Nowadays, a philosopher is -- what? Philosophy is a rather ill-defined term today. I think it's defined negatively, by the things which it is not, by the disciplines which have broken away from it. Philosophy is no longer astronomy or chemistry or mathematics, although the combination of philosophy and mathematics lasted somewhat longer than the combination of philosophy and some other fields. (A philosopher can of course still be an astronomer or a chemist. The difference is that now it would seem odd.)
Theology has not yet completely broken away from philosophy, or should I say, philosophy has not yet completely freed itself from theology. This is good for the reputation of theology and bad for that of philosophy.
One of the chief tasks of theology, a task which has grown steadily in importance over the past couple of centuries as atheism has begun to spread like wildfire, is to KEEP THINGS MURKY.

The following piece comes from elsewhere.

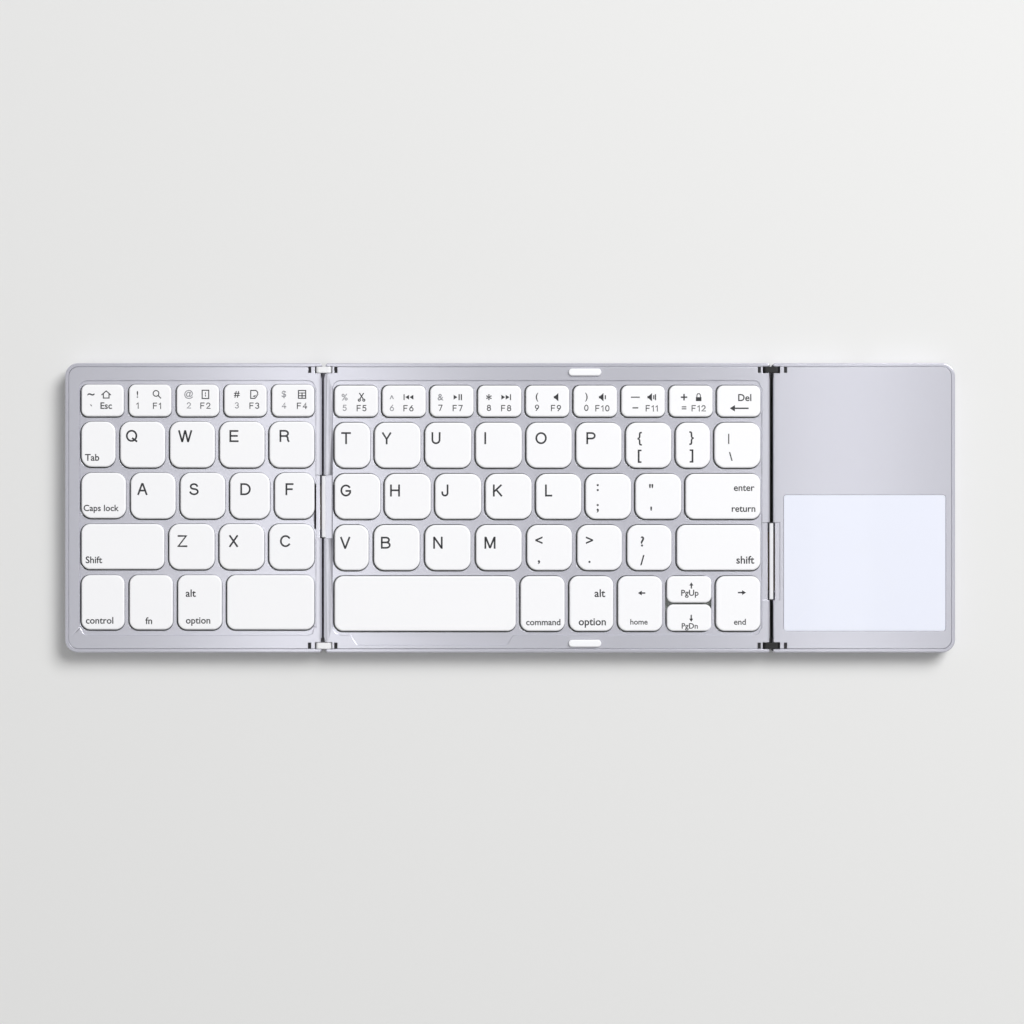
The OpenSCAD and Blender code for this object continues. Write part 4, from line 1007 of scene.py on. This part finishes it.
def printLegends():
    scribe = makeScribe()
    drawn = {}
    for node, caps in legends.items():
        inks = {"legend_ink": bmesh.new(), "pale_ink": bmesh.new()}
        for (low, high), marks in zip(keyBoxes[node], caps):
            for mark, across, front, height in marks:
                if mark not in drawn:
                    drawn[mark] = drawSign(signs[mark]) if mark in signs else drawText(scribe, mark)
                mesh = drawn[mark].copy()
                scale = height * mm / (1 if mark in signs else legend["capShare"])
                spans = [[vertex.co[axis] for vertex in mesh.vertices] for axis in (0, 1)]
                middle = [(min(span) + max(span)) / 2 for span in spans]
                edge = low.x if across > 0 else high.x
                place = Matrix.Translation((edge + across * mm, high.y - front * mm, high.z))
                size = Matrix.Diagonal((scale, scale, legend["rise"] * mm, 1))
                mesh.transform(place @ size @ Matrix.Translation((-middle[0], -middle[1], 0)))
                inks["pale_ink" if mark in paleMarks else "legend_ink"].from_mesh(mesh)
                bpy.data.meshes.remove(mesh)
        for ink, joined in inks.items():
            bmesh.ops.remove_doubles(joined, verts=joined.verts, dist=weldGap)
            mesh = meshFrom(joined, "legend")
            if mesh.vertices:
                newPiece(ink.split("_")[0] + "." + node, mesh, node, "keycap_white", ink)
    bpy.data.objects.remove(scribe)


printLegends()
print("legends printed:", len(legends))


# Touchpad, bumper pads and feet

foot = {"corner": 2.3, "edge": 0.35, "finish": "foot_rubber", "flipped": True}
slabs = {
    "touchpad": {"corner": 0.9, "edge": 0.12, "finish": "touch_surface"},
    "bumper_pads": {"corner": 1.25, "edge": 0.4, "finish": "pad_rubber"},
    "left_feet": foot,
    "middle_feet": foot,
    "right_feet": foot,
}


def dressSlabs():
    for node, look in slabs.items():
        mesh = roundedCaps(solidBoxes(node), look["corner"], look["edge"], look["finish"],
                           flipped=look.get("flipped", False))
        newPiece("soft." + node, mesh, bodyOf[node], look["finish"], stands=[node])


dressSlabs()
print("touchpad, pads and feet dressed")


# Hinges, covers and the parts inside, with broken edges

smallEdges = {
    "left_links": 0.12, "right_links": 0.12, "left_hinge_pins": 0.08, "right_hinge_pins": 0.08,
    "left_cable_cover": 0.1, "right_cable_cover": 0.1, "left_hinge_brackets": 0.08,
    "middle_hinge_brackets": 0.08, "right_hinge_brackets": 0.08, "charging_socket": 0.06,
    "battery": 0.4, "main_board": 0.05, "touchpad_board": 0.05, "left_key_plate": 0.05,
    "middle_key_plate": 0.05,
}


def dressSmallParts():
    for node, width in smallEdges.items():
        dressNode("made." + node, node, width, finish="link_steel" if node == "left_links" else None)
    for node in ("left_membrane", "middle_membrane"):
        cadNodes[node].data.materials.clear()
        cadNodes[node].data.materials.append(materials[slotOf[node]])


dressSmallParts()
print("hinges and inner parts dressed")


# Screws with a cross recess and a thread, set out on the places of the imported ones. The cross is
# a share of the head, the wire a share of the thread's step, and the thread's start and run are
# shares of the length.

screw = {"head": 2.8, "headTall": 0.5, "core": 1.1, "thread": 1.4, "cross": 0.32, "deep": 0.3,
         "clear": 0.12, "coreStart": 0.1, "crossShare": 0.62, "wireShare": 0.22, "threadStart": 0.15,
         "threadRun": 0.8, "turns": 9.0, "headSides": 28, "coreSides": 20, "turnSides": 18,
         "wireSides": 5}


def buildScrewTree():
    tree, start, end = newGeometryTree(
        "crossScrew", ["Head", "HeadTall", "Core", "Thread", "Length", "Cross", "Deep"])
    size = start.outputs
    half = lambda value: addMath(tree, "MULTIPLY", value, 0.5)

    def moved(geometry, x, y, z):
        place = addNode(tree, "ShaderNodeCombineXYZ", X=x, Y=y, Z=z)
        return addNode(tree, "GeometryNodeTransform", Geometry=geometry,
                       Translation=place.outputs["Vector"]).outputs["Geometry"]

    def share(value, name):
        return addMath(tree, "MULTIPLY", value, screw[name])

    disc = addNode(tree, "GeometryNodeMeshCylinder", Vertices=screw["headSides"],
                   Radius=half(size["Head"]), Depth=size["HeadTall"])
    head = moved(disc.outputs["Mesh"], 0.0, 0.0, half(size["HeadTall"]))
    long = share(size["Head"], "crossShare")
    bars = tree.nodes.new("GeometryNodeMeshBoolean")
    bars.operation = "DIFFERENCE"
    tree.links.new(head, bars.inputs["Mesh 1"])
    for x, y in ((long, size["Cross"]), (size["Cross"], long)):
        tall = addMath(tree, "MULTIPLY", size["Deep"], 2.0)
        bar = addNode(tree, "ShaderNodeCombineXYZ", X=x, Y=y, Z=tall)
        cube = addNode(tree, "GeometryNodeMeshCube", Size=bar.outputs["Vector"])
        tree.links.new(cube.outputs["Mesh"], bars.inputs["Mesh 2"])
    shank = addNode(tree, "GeometryNodeMeshCylinder", Vertices=screw["coreSides"],
                    Radius=half(size["Core"]), Depth=size["Length"])
    above = addMath(tree, "ADD", half(size["Length"]), screw["coreStart"] * mm)
    core = moved(shank.outputs["Mesh"], 0.0, 0.0, above)
    ridge = half(half(addMath(tree, "ADD", size["Core"], size["Thread"])))
    helix = addNode(tree, "GeometryNodeCurveSpiral", Resolution=screw["turnSides"],
                    Rotations=screw["turns"], Start_Radius=ridge, End_Radius=ridge,
                    Height=share(size["Length"], "threadRun"))
    step = addMath(tree, "SUBTRACT", size["Thread"], size["Core"])
    wire = addNode(tree, "GeometryNodeCurvePrimitiveCircle", Resolution=screw["wireSides"],
                   Radius=share(step, "wireShare"))
    tube = addNode(tree, "GeometryNodeCurveToMesh", Curve=helix.outputs["Curve"], Fill_Caps=True)
    tree.links.new(wire.outputs["Curve"], tube.inputs["Profile Curve"])
    thread = moved(tube.outputs["Mesh"], 0.0, 0.0, share(size["Length"], "threadStart"))
    whole = tree.nodes.new("GeometryNodeJoinGeometry")
    for part in (bars.outputs["Mesh"], core, thread):
        tree.links.new(part, whole.inputs["Geometry"])
    setOut(tree, start, end, whole.outputs["Geometry"])
    return tree


screwTree = buildScrewTree()


def dressScrews():
    for side in ("left", "middle", "right"):
        node = side + "_screws"
        boxes = solidBoxes(node)
        places = [((low.x + high.x) / 2, (low.y + high.y) / 2, low.z) for low, high in boxes]
        tall = (boxes[0][1].z - boxes[0][0].z) / mm
        sizes = {"Head": screw["head"], "HeadTall": screw["headTall"], "Core": screw["core"],
                 "Thread": screw["thread"], "Length": tall - screw["clear"],
                 "Cross": screw["cross"], "Deep": screw["deep"]}
        mesh = runTree(screwTree, places, sizes, "screw_steel")
        smoothFaces(mesh)
        newPiece("set." + node, mesh, bodyOf[node], "screw_steel", stands=[node])


dressScrews()
print("screws set")


# Lifts and domes under the keys, cut into one piece for each key above them


def giveWay(node, name):
    whole = weldedNode(node)
    islands = islandsOf(whole)
    for key in keyNodes:
        mine = []
        for island in islands:
            low, high = boxOf(island)
            x, y = (low.x + high.x) / 2, (low.y + high.y) / 2
            if any(a.x < x < b.x and a.y < y < b.y for a, b in keyBoxes[key]):
                mine.append(island)
        if not mine:
            continue
        part = bmesh.new()
        for island in mine:
            made = {vertex: part.verts.new(vertex.co) for vertex in island}
            for old in dict.fromkeys(polygon for vertex in island for polygon in vertex.link_faces):
                part.faces.new([made[vertex] for vertex in old.verts])
        mesh = meshFrom(part, name)
        smoothFaces(mesh)
        piece = newPiece(name + "." + key, mesh, bodyOf[node], slotOf[node], stands=[node])
        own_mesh(piece)
    whole.free()


for side in ("left", "middle"):
    giveWay(side + "_scissors", side + "Lift")
    giveWay(side + "_domes", side + "Dome")


# Flex cables. Each is made in two halves that meet between the pins, each laid from the top of the hinge
# down to its panel.

flex = {"thick": 0.15, "drop": 0.75, "tail": 2.2, "turn": 0.8, "rounds": 3}


# Each round cuts every corner of the route off, a quarter of the way along both its sides
def softenRoute(route, rounds):
    for _ in range(rounds):
        cut = [route[0]]
        for first, last in zip(route, route[1:]):
            cut += [first.lerp(last, 0.25), first.lerp(last, 0.75)]
        route = cut + [route[-1]]
    return route


def stripMesh(route, front, rear, thick):
    bm = bmesh.new()
    rings = []
    for number, point in enumerate(route):
        ahead = route[min(number + 1, len(route) - 1)] - route[max(number - 1, 0)]
        side = Vector((-ahead.y, ahead.x)).normalized() * thick / 2
        a, b = point + side, point - side
        corners = ((a, front), (a, rear), (b, rear), (b, front))
        rings.append([bm.verts.new((corner.x, y, corner.y)) for corner, y in corners])
    for first, last in zip(rings, rings[1:]):
        for k in range(4):
            n = (k + 1) % 4
            bm.faces.new([first[k], first[n], last[n], last[k]])
    bm.faces.new(rings[0])
    bm.faces.new(list(reversed(rings[-1])))
    bmesh.ops.recalc_face_normals(bm, faces=bm.faces)
    mesh = meshFrom(bm, "strip")
    smoothFaces(mesh)
    return mesh


def makeFlex(hinge, leftPanel, rightPanel, leftJoint, rightJoint, leftEnd, rightEnd):
    node = hinge + "_flex"
    low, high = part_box(node)
    middle = (low.x + high.x) / 2
    thick = flex["thick"] * mm
    reach = (high.x - low.x) / 2
    bend = reach - (flex["tail"] + flex["drop"]) * mm
    fall = reach - flex["tail"] * mm
    top = high.z - thick / 2
    halves = ((-1, leftPanel, leftJoint, leftEnd), (1, rightPanel, rightJoint, rightEnd))
    for way, panel, joint, end in halves:
        under = end + thick / 2
        route = [Vector((middle, top)), Vector((middle + way * bend * 0.5, top)),
                 Vector((middle + way * bend, top)),
                 Vector((middle + way * fall, under)), Vector((middle + way * reach, under))]
        mesh = stripMesh(softenRoute(route, flex["rounds"]), low.y, high.y, thick)
        mesh.materials.append(materials["flex_film"])
        name = "flex." + hinge + (".left" if way < 0 else ".right")
        mesh.name = name
        piece = bpy.data.objects.new(name, mesh)
        scene.collection.objects.link(piece)
        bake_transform(piece)
        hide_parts(node)


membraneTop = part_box("middle_membrane")[1].z
makeFlex("left", "left_panel", "middle_panel", "fold_left_outer", "fold_left_inner", membraneTop,
         membraneTop)
makeFlex("right", "middle_panel", "right_panel", "fold_right_inner", "fold_right_outer", membraneTop,
         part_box("right_flex")[0].z)
print("flex cables laid")


# Floor, lamp and surroundings

stage = {
    "floor": (233, 233, 232),
    "rough": 0.9,
    "gloss": 0.1,
    "size": 6000,
    "sky": 0.29,
    "lamps": {
        "key": {"place": (1003, 1077, 1635), "size": (1100, 1100), "power": 41.0},
        "fill": {"place": (-1000, -500, 1300), "size": (1200, 1200), "power": 2.1},
        "sheenLeft": {"place": (-147, 0, 1150), "size": (86, 900), "power": 0.5},
        "sheenRight": {"place": (242, 0, 1150), "size": (43, 900), "power": 0.32},
    },
}


# The sheen lamps face straight down, and their mirror images run across the deck, front to rear
def addLamp(name, look):
    data = bpy.data.lights.new(name, "AREA")
    data.shape = "RECTANGLE"
    data.size, data.size_y = [length * mm for length in look["size"]]
    data.energy = look["power"]
    lamp = bpy.data.objects.new(name, data)
    scene.collection.objects.link(lamp)
    lamp.location = Vector(look["place"]) * mm
    if "sheen" not in name:
        lamp.rotation_euler = (-lamp.location).to_track_quat("-Z", "Y").to_euler()


def makeFloor():
    half = stage["size"] * mm / 2
    mesh = bpy.data.meshes.new("floor")
    corners = [(-half, -half, 0), (half, -half, 0), (half, half, 0), (-half, half, 0)]
    mesh.from_pydata(corners, [], [(0, 1, 2, 3)])
    floor = bpy.data.objects.new("floor", mesh)
    scene.collection.objects.link(floor)
    material = bpy.data.materials.new("floor")
    material.use_nodes = True
    shader = material.node_tree.nodes["Principled BSDF"]
    shader.inputs["Base Color"].default_value = tone(*stage["floor"])
    shader.inputs["Roughness"].default_value = stage["rough"]
    shader.inputs["Specular IOR Level"].default_value = stage["gloss"]
    mesh.materials.append(material)


def setLight():
    for name, look in stage["lamps"].items():
        addLamp(name, look)
    world = bpy.data.worlds.new("studio")
    scene.world = world
    world.use_nodes = True
    back = world.node_tree.nodes["Background"]
    back.inputs["Color"].default_value = (1, 1, 1, 1)
    back.inputs["Strength"].default_value = stage["sky"]


makeFloor()
setLight()
scene.view_settings.view_transform = "Standard"
print("stage set")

CLARITY is an archenemy of religion. And so when you make some clear points in a public forum about religion, and it's clear as well that you have the Abrahamic religions in mind, and above all contemporary Christianity in the US, there's a fairly good chance that some theologically-minded individual will come along and accuse you of having said something which does not apply at all to the Upanishads. And it's not unheard-of that this individual would be a professor of philosophy. Faculty in both philosophy and theology will bore and infuriate you with long speeches closely resembling sermons, and they'll make things even worse by enthusiastically quoting people like Nietzsche and Freud. Nietzsche hated, hated, hated theology and was crystal-clear about that, Freud took for granted that his stuff was not to be mixed up with that stuff those jokers down the hall in the theology department were instigating. Both Nietzsche and Freud underestimated how low theologians would stoop. They're like that repulsive booger which has attatched itself to to the end of your finger, and you shout in horror and shake and shake your arm and hand but it stays stuck there.
Life can be confusing under the best of conditions, and when it comes to philosophy there is often the difficult attempt to re-define certain things most of us take for granted, there are often long or rare words and texts in many different languages. But don't let the long words and various languages of theology fool you, philosophy does not have to be lumped in with theology. Schopenhauer, Marx, Nietzsche, Heidegger, Adorno, Sarte, Derrida & co are atheists, they aren't having any of that stuff -- although some of them do often cite authors of the time of the Christian hegemony, also known as the Late Ancient, Medieval and Renaissance eras, and show how substance and sense con be separated from the obligatory religious goobledeegook of those times.
With recent theology, the division of labor has proceeded to the point, I fear, that the goobledeegook has become their whole profession. Kierkegaard may mark the end of the era where philosophy and theology were still combined. (Karl Barth, Karl Barth! they're shouting. No. I really don't think so.)